Tony JohnstonEd. note: I had the tremendous fortune to teach and share a classroom with Tony Johnston at Leadership High School in San Francisco. In addition to always having my back, Tony pushes me to think about big ideas: Why do we do what we do? What’s the best way, and why? Now a professor at a college in Connecticut, Tony continues thinking about the good stuff with his students as they prepare to become the next generation of English teachers.

favicon Lately, I’ve wrestled with the complicated and contradictory terrain encompassing what is meant by the term, “good education.”

After a doctorate in education and 265 years of schooling, I’d like to have a sense of what this term should indicate.

But maybe that’s just the trouble. As a parent of two school-going children, a former high school teacher, a teacher of future teachers, an administrator seeking accreditation for a department, and an academic — I’m left weary and confused by the competing agendas and ideologies around this term.

In the name of providing a “good education,” I am working to gain accreditation for the program I direct at my school of education. I’ll spare you the details. But I will offer that this work is both at odds, and seemingly irrelevant, with the work I will do in my classes that evening. My aspiring secondary school teachers are asked to interrogate entrenched notions of teaching as the administering of tests, handing-out of worksheets, and management of classrooms.

The following day, in a faculty meeting, someone raises the point that school reform efforts have clouded what the work of teaching entails, while another optimistically chimes in, “But unlike current teachers who resist these efforts, our new teachers won’t know any better.”

As I head back to my office for an afternoon of reviewing the Common Core State Standards and aligning our syllabi to the standards, I wonder, “Shouldn’t our work be to teach them to know better?”

After we recently moved East, my children enrolled in “good” schools. I know the schools are good because the website GreatSchools.org tells me so. So do the fellow parents that nod knowingly to one another in the halls as we scramble from room to room during the frenetic open-house event, where the well-oiled machine of my son’s middle school churns impressively.

Veteran teachers wear matching shirts and matching smiling faces, classrooms are equipped with computers and Smart Boards, signs in the halls signal to me that “character counts” and remind me to “walk on the right side of the hall.” Structures, routines, practices and traditions that have produced strong students for decades dazzle. After the chaotic and unstable realities of his elementary school, I am heartened by the security this school will offer.

Yet my son does tedious homework assignments that take him hours, and he expresses little genuine interest in any of the courses he takes.

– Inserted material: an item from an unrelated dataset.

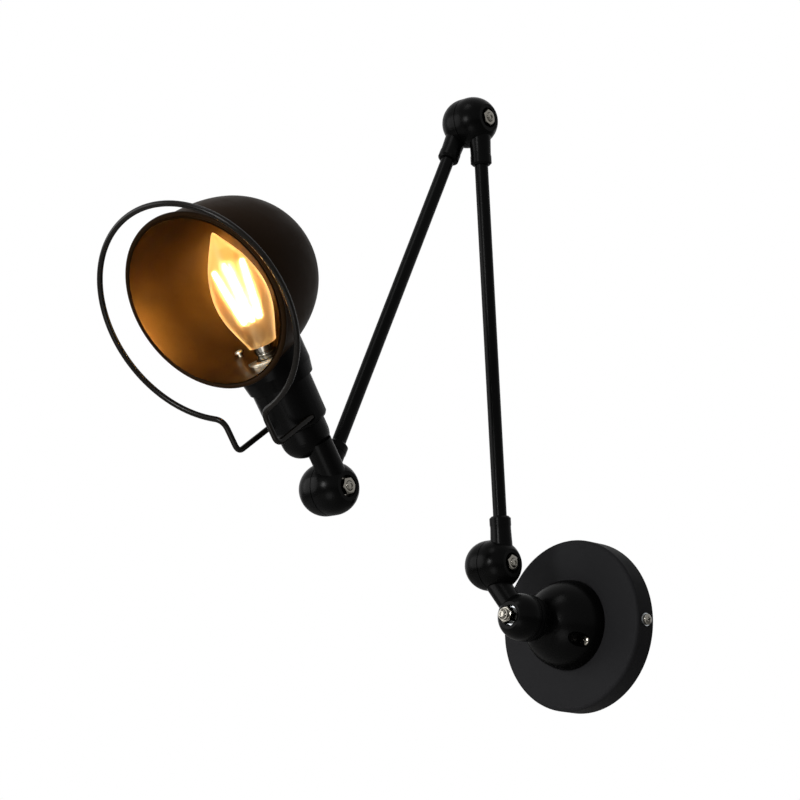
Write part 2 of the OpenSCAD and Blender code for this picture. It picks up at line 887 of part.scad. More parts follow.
module nipple_nut() {
    color("#c8a24a") lamp_frame() translate([0, 0, cup_top + housing_wall]) difference() {
        hex_prism(nipple_nut_af, nipple_nut_h);
        translate([0, 0, -cut]) cylinder(h = nipple_nut_h + 2 * cut, d = nipple_d + 2 * seat_gap);
    }
}
nipple_nut();

// Socket housing: a drawn cup over the lampholder, open towards the shade
housing_round = 2.4;
guard_wire_r = guard_d / 2;
foot_x = housing_r - foot_inset;
foot_depth = 4.5;
foot_end_out = sqrt(pow(housing_r, 2) - pow(foot_x, 2)) - foot_depth;
foot_hole_gap = 0.6;

module housing_outline(inset) {
    low = cup_top + inset;
    r_low = housing_r - inset;
    r_top = housing_r + housing_flare - inset;
    top = housing_top + (inset > 0 ? cut : 0);
    polygon([
        [0, low], [r_low - housing_round, low], [r_low - housing_round * 0.4, low + housing_round * 0.35],
        [r_low, low + housing_round], [r_top, top], [0, top]
    ]);
}

module socket_housing() {
    color("#1b1b1c") lamp_frame() difference() {
        rotate_extrude() housing_outline(0);
        rotate_extrude() housing_outline(housing_wall);
        translate([0, 0, cup_top - cut]) cylinder(h = housing_wall + 2 * cut, d = nipple_d + 2 * seat_gap);
        for (s = [-1, 1]) {
            translate([s * foot_x, -foot_end_out + foot_hole_gap, foot_h]) rotate([90, 0, 0])
                cylinder(h = housing_r, r = guard_wire_r + foot_hole_gap);
        }
    }
}
socket_housing();

// Bowl of the shade: half a superellipse turned about the shade's own axis
shade_steps = 26;

function bowl_curve(r, depth) = [for (i = [0:shade_steps]) let (a = 90 * i / shade_steps)
    [r * pow(cos(a), 2 / shade_power), depth * pow(sin(a), 2 / shade_power)]];

module at_rim() {
    translate([0, -rim_out, shade_axis_h]) rotate([-90, 0, 0]) children();
}

module bowl_solid(grow) {
    at_rim() rotate_extrude() polygon(concat([[0, 0]], bowl_curve(shade_r + grow, shade_depth + grow)));
}

collar_in_r = housing_r + housing_flare + seat_gap;
collar_lip = 0.8;

module shade_collar() {
    low = housing_top - shade_collar_lap;
    top = shade_axis_h - shade_r / 2;
    out_r = collar_in_r + shade_collar_wall;
    color("#1b1b1c") lamp_frame() difference() {
        translate([0, shade_collar_shift, 0]) rotate_extrude() polygon([
            [0, low], [collar_in_r + collar_lip + shade_collar_shift, low], [out_r - 0.3, low + shade_collar_bevel],
            [out_r, low + shade_collar_bevel + 1.5], [out_r, top], [0, top]
        ]);
        translate([0, 0, low - cut]) cylinder(h = top - low + 2 * cut, r = collar_in_r);
        bowl_solid(seat_gap);
        at_shade_screws() cylinder(h = 2 * shade_screw_len, d = shade_screw_d + 2 * seat_gap, center = true);
    }
}

shade_screw_x = collar_in_r + shade_collar_wall / 2;
shade_screw_d = 2.4;
shade_screw_len = 7;
shade_head_d = 5.4;
shade_head_h = 1.9;

// Height of a point of the bowl's inner surface over the ball's centre
function bowl_inner_r(out) =
    (shade_r - shade_wall) * pow(1 - pow((rim_out - out) / (shade_depth - shade_wall), shade_power), 1 / shade_power);
shade_screw_seat = shade_axis_h
    - sqrt(pow(bowl_inner_r(shade_head_d / -2), 2) - pow(shade_screw_x + shade_head_d / 2, 2)) + seat_gap;

module at_shade_screws() {
    for (s = [-1, 1]) {
        translate([s * shade_screw_x, 0, shade_screw_seat]) children();
    }
}
shade_collar();

module shade() {
    color("#241a14") lamp_frame() difference() {
        union() {
            at_rim() rotate_extrude() union() {
                polygon(concat(
                    bowl_curve(shade_r, shade_depth),
                    [for (i = [shade_steps:-1:0]) bowl_curve(shade_r - shade_wall, shade_depth - shade_wall)[i]]
                ));
                translate([shade_r + bead_out - bead_d / 2, bead_d / 2]) circle(d = bead_d);
            }
        }
        translate([0, 0, housing_top - cut]) cylinder(h = shade_r / 2, r = shade_hole_r);
        at_shade_screws() cylinder(h = 2 * shade_screw_len, d = shade_screw_d + 2 * seat_gap, center = true);
    }
}
shade();

module shade_screws() {
    color("#8d8375") lamp_frame() at_shade_screws()
        pan_screw(shade_screw_d, shade_screw_len, shade_head_d, shade_head_h);
}
shade_screws();

// Lampholder on the nipple, and the screwed ring round its mouth
holder_bore_r = bulb_cap_r + 0.3;
cap_len = 22;
cap_from = glass_from - cap_len;
contact_t = 0.6;

module lampholder() {
    color("#e8e4da") lamp_frame() difference() {
        translate([0, 0, holder_from]) cylinder(h = holder_top - holder_from, r = holder_r);
        translate([0, 0, holder_from - cut]) cylinder(h = holder_foot_t + cut, d = nipple_d + 2 * seat_gap);
        translate([0, 0, cap_from - contact_t]) cylinder(h = holder_top, r = holder_bore_r);
        translate([0, 0, holder_from]) cylinder(h = holder_top, d = wire_bore_d);
    }
}
lampholder();

module lampholder_ring() {
    lip_h = 5;
    color("#b8b2a4") lamp_frame() {
        difference() {
            translate([0, 0, holder_top - lip_h]) cylinder(h = lip_h + ring_t, r = ring_r);
            translate([0, 0, holder_top - lip_h - cut]) cylinder(h = lip_h + cut, r = holder_r + seat_gap);
            translate([0, 0, holder_top - cut]) cylinder(h = ring_t + 2 * cut, r = holder_bore_r + 1);
        }
    }
}
lampholder_ring();

// Bulb: screw cap with its contact, clear candle glass, glass stem and filaments
module bulb_cap() {
    crown_h = 4;
    skirt_h = 6;
    thread_pitch = 2.8;
    thread_turns = floor((cap_len - crown_h - skirt_h) / thread_pitch);
    thread_h = 0.35;
    color("#c9c9c6") lamp_frame() translate([0, 0, cap_from]) {
        cylinder(h = crown_h, r1 = bulb_cap_r * 0.42, r2 = bulb_cap_r - thread_h);
        translate([0, 0, crown_h]) cylinder(h = cap_len - crown_h, r = bulb_cap_r - thread_h);
        for (i = [0:thread_turns - 1]) {
            translate([0, 0, crown_h + i * thread_pitch]) {
                cylinder(h = thread_pitch / 2, r1 = bulb_cap_r - thread_h, r2 = bulb_cap_r);
                translate([0, 0, thread_pitch / 2])
                    cylinder(h = thread_pitch / 2, r1 = bulb_cap_r, r2 = bulb_cap_r - thread_h);
            }
        }
    }
}
bulb_cap();

glass_foot_r = 9.2;
glass_steps = 14;
glass_waist = 0.385;
tip_power = 0.75;
foot_power = 1.35;
glass_foot_hole_r = 5;

function glass_curve(inset) = concat(
    [for (i = [0:glass_steps]) let (t = 1 - i / glass_steps, s = 1 - glass_waist)
        [(glass_r - inset) * sin(90 * pow(1 - t, tip_power)), glass_len * (glass_waist + s * t) - inset]],
    [for (i = [1:glass_steps]) let (t = i / glass_steps)
        [glass_foot_r - inset + (glass_r - glass_foot_r) * cos(90 * pow(t, foot_power)), glass_len * glass_waist * (1 - t) + inset * t]]
);

module bulb_glass() {
    color("#e9edf0") lamp_frame() translate([0, 0, glass_from]) difference() {
        rotate_extrude() polygon(concat(glass_curve(0), [[0, 0]]));
        rotate_extrude() polygon(concat(glass_curve(glass_wall), [[0, glass_wall]]));
        translate([0, 0, -cut]) cylinder(h = 2 * cut, r = glass_foot_hole_r);
    }
}
bulb_glass();

// Filaments fan out from the top of the glass stem
stem_h = 16;
glass_stem_r = 2.4;
spoke_r = 0.35;
filament_low_r = 4;
filament_high_r = 8;
filament_count = 4;
filament_low = stem_h + 2;
filament_rise = sqrt(pow(filament_len, 2) - pow(filament_high_r - filament_low_r, 2));

module bulb_stem() {
    color("#dfe4e8") lamp_frame() translate([0, 0, glass_from]) {
        cylinder(h = stem_h, r1 = glass_foot_hole_r - seat_gap, r2 = glass_stem_r);
        cylinder(h = filament_low + filament_rise + 2, r = spoke_r * 1.5);
        for (i = [0:filament_count - 1]) {
            rotate([0, 0, 45 + 360 * i / filament_count]) {
                rod_between([0, 0, stem_h - 2], [filament_low_r, 0, filament_low - filament_d / 2], spoke_r);
                rod_between(
                    [0, 0, filament_low + filament_rise + 1.5],
                    [filament_high_r, 0, filament_low + filament_rise + filament_d / 2], spoke_r
                );
            }
        }
    }
}
bulb_stem();

module filaments() {
    color("#ffd27a") lamp_frame() translate([0, 0, glass_from]) for (i = [0:filament_count - 1]) {
        rotate([0, 0, 45 + 360 * i / filament_count])
            rod_between([filament_low_r, 0, filament_low], [filament_high_r, 0, filament_low + filament_rise], filament_d / 2);
    }
}
filaments();

// Wire guard: one bent wire, an open ring before the rim with two feet to the housing
wire_sides = 12;
guard_r = shade_r + bead_out + guard_wider;
guard_out = rim_out + guard_gap;
ring_steps = 22;
bend_steps = 5;
ring_end_bend = 7;
foot_bend = 5;
ring_bend_turn = 5.5;

function unit(v) = v / norm(v);
function bend(a, b, c) = [for (i = [0:bend_steps]) let (t = i / bend_steps)
    pow(1 - t, 2) * a + 2 * t * (1 - t) * b + pow(t, 2) * c];
function ring_point(a) = [
    guard_r * sin(a + guard_turn), -guard_out, guard_h + guard_r * cos(a + guard_turn)
];
ring_end = 180 - asin(foot_x / guard_r);
foot_drop = guard_h - foot_h;
function foot_corner(s) = [
    s * foot_x * cos(guard_turn) - foot_drop * sin(guard_turn), foot_back - guard_out,
    guard_h - foot_drop * cos(guard_turn) - s * foot_x * sin(guard_turn)
];
function half_wire(s) = let (
    corner = foot_corner(s),
    end = [s * foot_x, -foot_end_out, foot_h],
    top = ring_point(s * ring_end),
    down = unit(corner - top),
    inward = unit(end - corner),
    open = ring_end - ring_bend_turn
) concat(
    [for (i = [0:ring_steps - 1]) ring_point(s * open * i / ring_steps)],
    bend(ring_point(s * open), top, top + ring_end_bend * down),
    bend(corner - foot_bend * down, corner, corner + foot_bend * inward),
    [end]
);
left_half = half_wire(-1);
wire_path = concat([for (i = [len(left_half) - 1:-1:1]) left_half[i]], half_wire(1));

function tangent(p, i) = unit(p[min(i + 1, len(p) - 1)] - p[max(i - 1, 0)]);
function carried(p, n0) = [for (i = 0, v = n0; i < len(p);
    i = i + 1, v = i < len(p) ? unit(v - (v * tangent(p, i)) * tangent(p, i)) : v) v];

module swept_wire(p, r, sides, n0) {
    normals = carried(p, n0);
    points = [for (i = [0:len(p) - 1]) let (n = normals[i], b = cross(tangent(p, i), n))
        for (k = [0:sides - 1]) let (a = 360 * k / sides) p[i] + r * (cos(a) * n + sin(a) * b)];
    last = (len(p) - 1) * sides;
    walls = [for (i = [0:len(p) - 2]) for (k = [0:sides - 1]) let (
        a = i * sides + k, b = i * sides + (k + 1) % sides, c = b + sides, d = a + sides
    ) each [[a, d, c], [a, c, b]]];
    ends = [for (k = [1:sides - 2]) each [[0, k, k + 1], [last, last + k + 1, last + k]]];
    polyhedron(points = points, faces = concat(walls, ends));
}

module wire_guard() {
    color("#1b1b1c") lamp_frame() swept_wire(wire_path, guard_wire_r, wire_sides, [0, 0, 1]);
}
wire_guard();
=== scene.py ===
# Articulated wall lamp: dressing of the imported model, in metres
import math

import bmesh
import bpy
from mathutils import Matrix, Vector


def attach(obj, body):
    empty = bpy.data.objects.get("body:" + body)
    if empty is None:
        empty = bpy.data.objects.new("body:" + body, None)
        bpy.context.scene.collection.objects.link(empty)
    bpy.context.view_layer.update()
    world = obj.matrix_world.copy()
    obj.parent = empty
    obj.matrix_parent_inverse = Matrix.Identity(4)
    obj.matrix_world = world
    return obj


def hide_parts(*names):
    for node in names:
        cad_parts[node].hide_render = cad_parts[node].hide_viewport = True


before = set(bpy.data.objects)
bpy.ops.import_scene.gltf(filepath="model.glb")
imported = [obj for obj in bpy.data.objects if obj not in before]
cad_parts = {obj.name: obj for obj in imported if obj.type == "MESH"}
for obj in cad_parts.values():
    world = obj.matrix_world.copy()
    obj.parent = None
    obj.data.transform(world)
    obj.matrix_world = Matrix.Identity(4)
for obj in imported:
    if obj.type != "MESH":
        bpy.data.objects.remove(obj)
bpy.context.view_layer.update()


# Camera and studio
# The lamp was photographed from its right front and from a little below, with a
# long lens. The lens and place come from the plate, balls and tubes in the picture.
AZIMUTH, ELEVATION, ROLL = (math.radians(a) for a in (42.839, -12.742, 0.742))
CAMERA_AT = Vector((1.090534, -1.369221, -0.232690))
LENS_MM, SENSOR_MM, FARTHEST = 112.587, 36, 20


def bearing(turn, rise):
    """Direction from the lamp, turned to its right from straight in front, and raised."""
    return Vector((math.sin(turn) * math.cos(rise), -math.cos(turn) * math.cos(rise), math.sin(rise)))


back = bearing(AZIMUTH, ELEVATION)
level = Vector((0, 0, 1)).cross(back).normalized()
upright = back.cross(level)
right = math.cos(ROLL) * level + math.sin(ROLL) * upright
top = math.cos(ROLL) * upright - math.sin(ROLL) * level
camera = bpy.data.objects.new("camera", bpy.data.cameras.new("camera"))
camera.data.lens = LENS_MM
camera.data.sensor_width = SENSOR_MM
camera.data.clip_end = FARTHEST
camera.matrix_world = Matrix((right, top, back)).transposed().to_4x4()
camera.location = CAMERA_AT
bpy.context.scene.collection.objects.link(camera)
bpy.context.scene.camera = camera
bpy.context.scene.view_settings.view_transform = "Standard"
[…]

He feels the teachers do not know him and that he is not allowed to ask for help.

I broach his early sense of alienation and struggles with adjustments to both middle school and being in a new state with the vice-principal — hoping he will reach out to the teachers and maybe to my son. He tells me, “Yes, I can see he is struggling because he has two Cs.” I fight the urge to tell him that my son is not a report card.

In one of the courses I teach, I shared with my students something I learned when I studied the works of Lev Vygotsky. The Russian language uses a word, obuchenie, for which English has no real equivalent. My limited understanding of this term is that it captures the dialectical relationship between teaching and learning – not as two separate acts, but rather as a joint activity. Implications for this vision of teaching/learning intrigue me. If teaching has occurred, and students have not learned, did teaching ever take place?

If students experience a “good education” after which their minds are full but their hearts are empty – was this education a “good” one? After a brief but provocative discussion of how this term could benefit education in America, an especially “good” student asks, “Will we be tested on this?” favicon


  1. Dave Keller

    It is great to read Mr. Johnston’s observations about education (Hey, Tony). I connected with the anecdotes about his son’s new school. But after teaching for 16 years I’ve come to different conclusions about educational reform. I agree with Tony that a key to learning is rooted in the relationship between student and teacher. I currently work with a History teacher that interacts with students using love, compassion, and humor. He gets to know kids very deeply. His method of teaching is based mostly in worksheets, hours of tedious homework, tests and readings. He is beloved, his students learn prodigiously and they love the study of History. However, this year he says his teaching is suffering. He is teaching 3 subjects, 6 classes – almost 170 students. From this I draw my conclusion about school reform: to improve education, relationships between students and teachers need to have a fighting chance. Smaller student to teacher ratios are the best way to foster those chances. In my high school, some classes are being co-taught which doubles the teacher presence in classrooms, every day. Other high schools in the area are reducing classes to 18 students and sometimes run classes with enrollments as low as 8 students. Re-thinking tests, worksheets and traditional education cannot be eliminated from the passionate teacher’s tool chest. However, creating the conditions for genuine obuchenie is the fastest and most effective way to improve our schools.

    • Tony

      Hi Dave! Thanks for your feedback – its great to hear from you. I’m not sure I’ve come to any conclusions myself, as my blog suggests, but rather I’m struck by the variable nature of what a “good education” constitutes depending on who is the speaker and what is the context.
      Passionate teachers who can develop great relationships with students is really where its at! I agree also that its getting more and more difficult to do this. Not only because of class size, as you mentioned, but also because teachers are consumed with more paperwork than at any time I can recall, are struggling with more demands upon them regarding what to teach and how to teach it, are increasingly vulnerable as teachers unions are attacked, and are daily reminded in the public media that they are to blame when schools “fail”.

  2. Heidi

    Hi Tony! I have been thinking about what factors create “good education”. My recent perception is that if most schools are in reality more “business” minded, then we must get continuous authentic feedback from all of the students and families on what is an isn’t working well. After all, this is what most successful corporations do. My favorite professional development days at Leadership were the student and family fishbowl discussions. I still carry those lessons with me.

Please share your brilliant insights!